You can automate builds all day, but the real pain shows up when those pipelines need to talk to infrastructure that actually matters. Picture your CircleCI jobs running unit tests, then deploying to a staging network fronted by Citrix ADC. The deploy step hangs. Someone’s missing the right permissions again. Now it’s Slack-messaging time and your “continuous” pipeline stops being continuous.
CircleCI handles the automation. Citrix ADC (formerly NetScaler) handles the front door of your network, balancing loads and protecting traffic. Connecting the two cleanly means fewer blocked deploys and more predictable access. A proper integration makes your CI/CD jobs feel less like guessing and more like engineering.
In a typical CircleCI and Citrix ADC workflow, your pipeline authenticates against an ADC-managed endpoint before performing updates or configuration tasks. Citrix ADC enforces identity and policy, verifying tokens or certificates issued by your organization’s identity provider like Okta or Azure AD. CircleCI then executes the authorized operations via API, ensuring environments stay consistent without exposing credentials or bypassing rules. It’s automation meeting access control at the right layer.

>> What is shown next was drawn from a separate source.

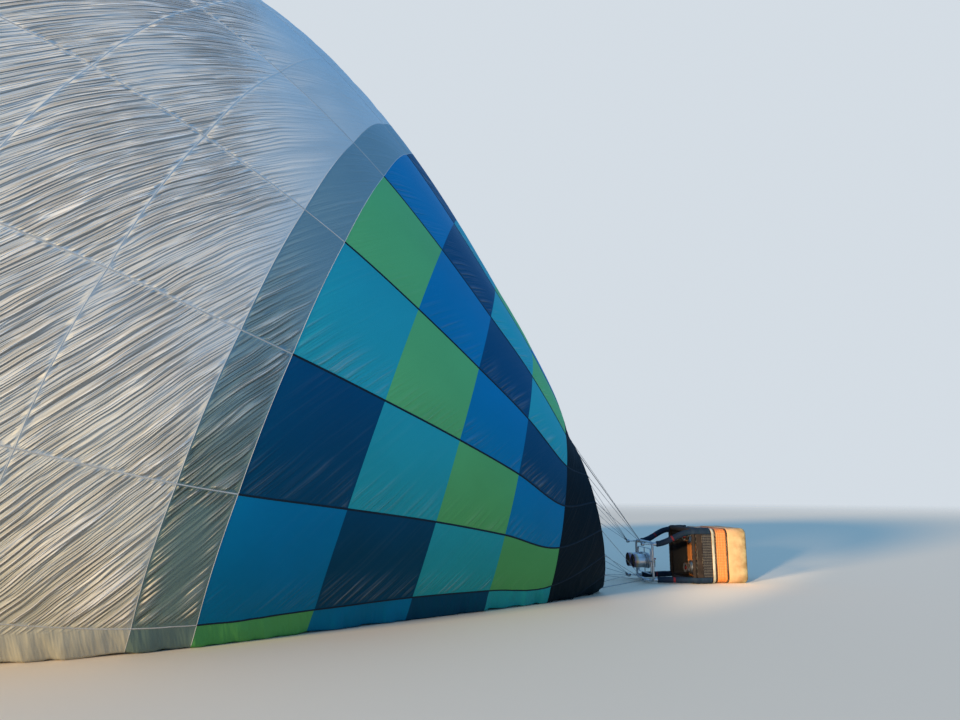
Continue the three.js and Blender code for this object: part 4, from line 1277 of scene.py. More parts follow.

A clean integration has three ingredients: an identity-aware proxy model, sensible RBAC mappings, and clear audit logs. Tie job credentials to service accounts that expire quickly. Avoid static passwords living in environment variables. When CircleCI spins up a build, it should retrieve a short-lived token to prove who it is. Citrix ADC validates, logs, and lets it through. Everyone wins, except whoever used to maintain shared admin keys.
Need to troubleshoot failed access requests? Start by checking token expiration. Next verify the ADC policy labels—most errors come from mistyped service groups or an outdated virtual server mapping. Log everything through CircleCI’s built-in artifacts so you can trace which pipeline ran which action. Reliable observability beats tribal knowledge every time.